At 1.30 am on 14 September 1986, Bingham was at home with his wife and child. Three gunmen from the Provisional IRA's Ardoyne-based 3rd Battalion, Belfast Brigade, armed with two automatic rifles and a .38 Special, smashed down his front door with a sledgehammer and shot Bingham twice in the legs. Despite his injuries, Bingham ran up the stairs in an attempt to escape his attackers and had just reached a secret door at the top when the gunmen shot him three more times, killing him. An entirely different version of events, after the demolition of the front door, was provided by the Republican newspaper, Republican News: two of the three intruders ran up the stairs, destroyed the locked security screen with gunfire, searched each upstairs room and found their victim hiding in the dark. He was then shot at least eleven times with a rifle and pistol.

Bingham was 33 years old. He was given a UVF paramilitary funeral, which was attended by politicians from the two main unionist parties, the Ulster Unionist Party and the Democratic Unionist Party (DUP). Members of his "Old Boyne Island Heroes" Orange Order Lodge formed the guard of honour around his coffin, which was covered with the UVF flag and his gloves and beret. Prominent DUP activist George Seawright helped carry the coffin whilst wearing his sash, and called for revenge.

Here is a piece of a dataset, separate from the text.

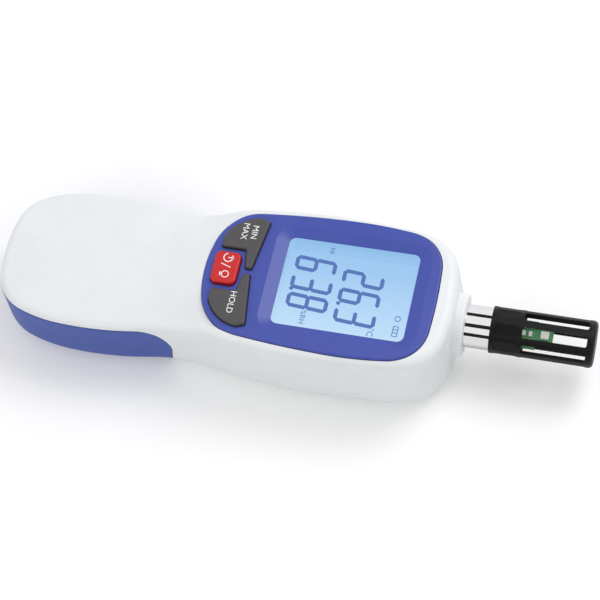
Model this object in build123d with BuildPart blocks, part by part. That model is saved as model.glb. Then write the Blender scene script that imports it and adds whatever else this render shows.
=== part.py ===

In retaliation, the UVF killed Larry Marley, a leading Provisional IRA member from Ardoyne who was also a close friend of Sinn Féin president Gerry Adams. The IRA in their turn gunned down William "Frenchie" Marchant the following spring on the Shankill Road. The deaths of three leading UVF members caused suspicion amongst the UVF leadership that someone within their ranks was setting up high-ranking UVF men by passing on pertinent information to the Provisional IRA; therefore, they decided to conduct an enquiry. Although it was revealed that the three men, Shankill Butcher Lenny Murphy, Bingham, and Marchant had all quarrelled with powerful UDA fund-raiser and racketeer James Pratt Craig prior to their deaths, the UVF did not believe the evidence was sufficient to warrant an attack against Craig, who ran a large protection racket in Belfast. Craig was later shot to death in an East Belfast pub by the UDA (using their "Ulster Freedom Fighters" covername) for "treason", claiming he had been involved in the assassination of UDA's South Belfast Brigadier John McMichael, who was blown up by a booby-trap car bomb planted by the IRA outside his Lisburn home in December 1987.

On the Ballysillan Road, there is a memorial plaque dedicated to the memory of Bingham. His name was also on the banner of the "Old Boyne Island Heroes" Lodge.